Interestingly, the possible inclusion of manarocks can also go another way, namely from the midrange to the ramp route. With PWs such as Ugin, the Spirit Dragon and Karn Liberated, we have immensely strong ramp payoffs which can be played very rapidly with manarocks such as Worn Powerstone, Basalt Monolith, etc. I noticed that I like a lot of rather expensive artifacts in such decks like Solemn Simulacrum, Skycovereign, Consul Flagship and Golos, Tireless Pilgrim. Especially the inclusion of Golos lead me to another idea: What if we include the Tron lands in our cube? The tron lands would be another payoff for being mono colored with a lot of colorless spells. Modern shows us how powerful Tronlands can be in combination with Karn Liberated, Ugin, etc. However, how do we enable these tron lands? The Modern version plays each Tronland four times and plays a lot of tutors and cantrips. However, we don't want the Tron-cube deck to get full Tron every game on turn 3.

The solution that worked for me is to dedicate one spot in the cube to Urza's Tower. The player who picks Urza's Tower gets the other two pieces in addition. However, there are not multiple Tron lands in the draft pool. You get each one only once. Luckily, I already have some Land tutors in my cube because of a unique land package, which I briefly described in this article, where I explain how to make Mystic Sanctuary work in cube. And for the Tron lands, it is not different. The opportunity cost to play the Tron lands in a mono-colored heavy artifact deck is very low and the payoff can be immense. With cards such as Expedition map and land tutors in G (Sylvan Scrying, Crop Rotation, etc.), getting to the full three Tron lands happens relatively often (more often than one would expect). To my surprise, the Tron lands also help mono-blue and mono-red decks. The Tron lands work especially well in the mono-blue artifact decks together with Mind Slaver and Academy Ruins, which can also be tutored.

I should mention that I am a huge fan of including cards in cube that are not played every draft. I also run Dark Depths + Thespian Stage which really does not come together often. However, I want to draft because I want to experience a huge variety of decks. I often have plenty of playable cards in my pool after drafting a typical cube. Therefore, I am a huge fan of including cards in cube that are not really worth a slot. For example, I also play Flagstone of Trokair because it is really good together with a few other cards in my cube (Armageddon, Elish Reclaimer + Crucible of Worlds, Crop Rotation, Cleaning Wildfire, Smallpox, etc.). I don't think that it is objectively worth a cube slot, but it can really increase the powerlevel of the Naya landfall and the Orzhov Stax deck, which I am both currently running in my cube. This does not align with the beliefs of many other cube builders and that is fine. Everybody cubes for different reasons. Some people want to minimize variance and want every card in their cube to be an almost always playable card. This tron-package is probably not something that appeals to such cubes.

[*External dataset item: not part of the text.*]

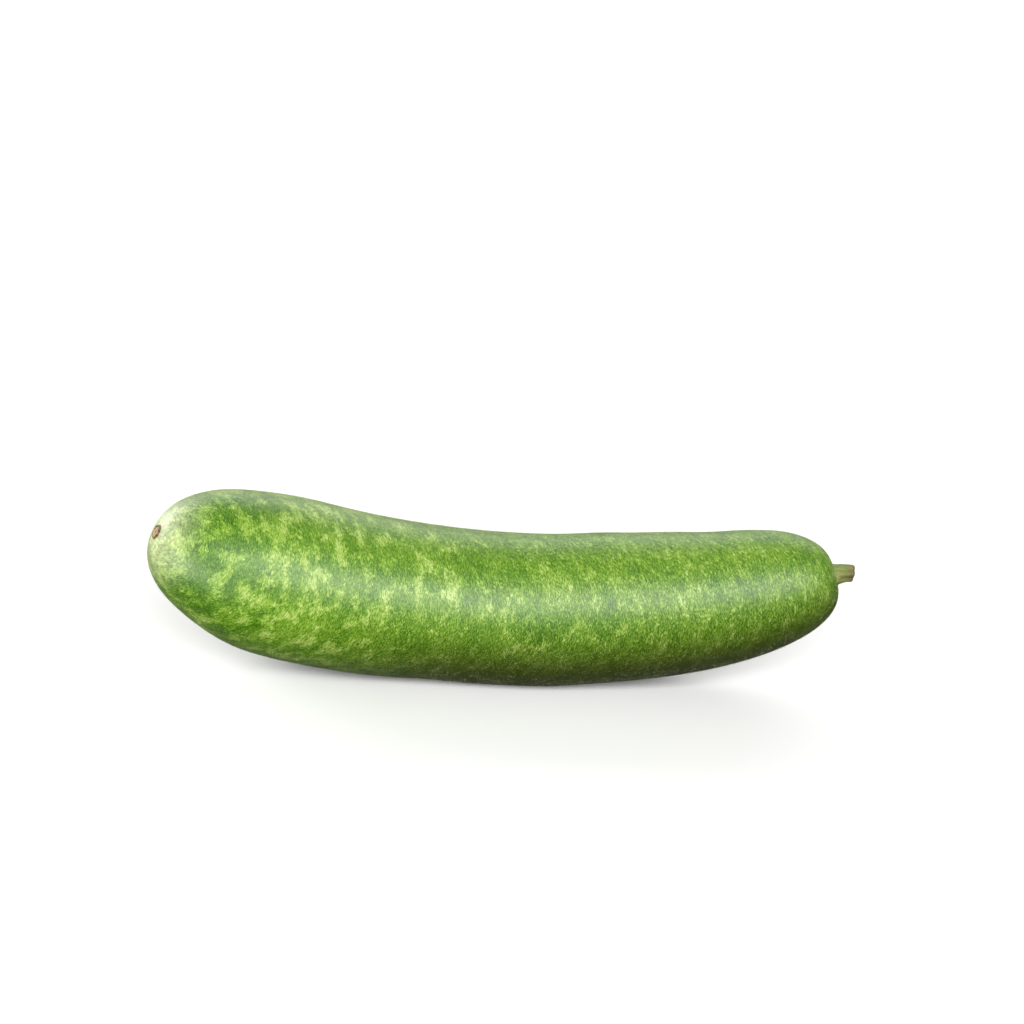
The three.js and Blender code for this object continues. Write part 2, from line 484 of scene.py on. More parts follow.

Back to Mono G. Other cards that really help this Tron land package are land enchantments like Wild Growth, Fertile Ground, etc. In addition to those, cards like Chromatic Star/Sphere are good to fix your mana (mostly from colorless to green or blue). The inclusion of these eggs in my cube even let me to include a Second Runrise/ Faith's Reward package in my cube which I am currently testing.

I found that his artifact heavy/tron style Mono G deck can easily splash for another color because of the fixing provided by eggs, dorks, land tutors and rocks. I found that this deck mainly wants to splash for U to have access to card draw and powerful Simic cards. One card which fits perfectly in this deck is Kinnan, Bonder Prodigy. Kinnan rewards you for playing Manadorks and Manarocks, which is exactly the point of this deck. Not only that, but Kinnan also doubles the mana obtained by cards such as Chromatic Star/Sphere, Arcum's Astrolabe, etc. Although we do not activate Kinnan's ability a lot because we are actually not playing that many creatures, Kinnan's mana doubling ability is powerful enough on its own. It becomes especially degenerate with Treasure generators such as Treasure Map, because Kinnan doubles their mana output too. Other powerful inclusions are generally good Simic cards with only one U in their mana cost like Hydroid Krasis, Growth Spiral, etc. If Oko wouldn't be insanely busted in every deck, I would be especially excited to play him in this kind of deck because of the artifact density. Maybe with the "balanced Oko" coming out in MTGA, I will play the balanced version (of course only if they really balance Oko).

Another powerful inclusion which offers the splashing of U is the access to Extra turn spells which work beautifully with the G PWs because of their token generation. I am currently running a Simic Extra turns archetype in my cube with Wheels, Fastbond, Wilderness Relamation, etc. I will write on this archetype in my next article and will provide a sample deck which worked very well.

Here are two example decks:

1) Mono G with high artifact density and Tron lands

- Three land tutors (Expedition Map, Crop Rotation, Golos)

- Two colorless lategame win conditions (Small and big Ugin)

- Only three manadorks and one manrock


2) Mono G splashing U for Kinnan and Extraturn spells

- Nine cards (only five manadorks and gout manarocks) that synergies with Kinnan

- Two Extraturn spells (Time Warp, Nexus of Fate)

- Two colorless lategame winconditions (Boat and Karn)

- Tolarian Academy for the nutdraws (land tutor would have been nice for that)



I hope you enjoy the read and mostly importantly I hope you get inspired to try something in your own cube.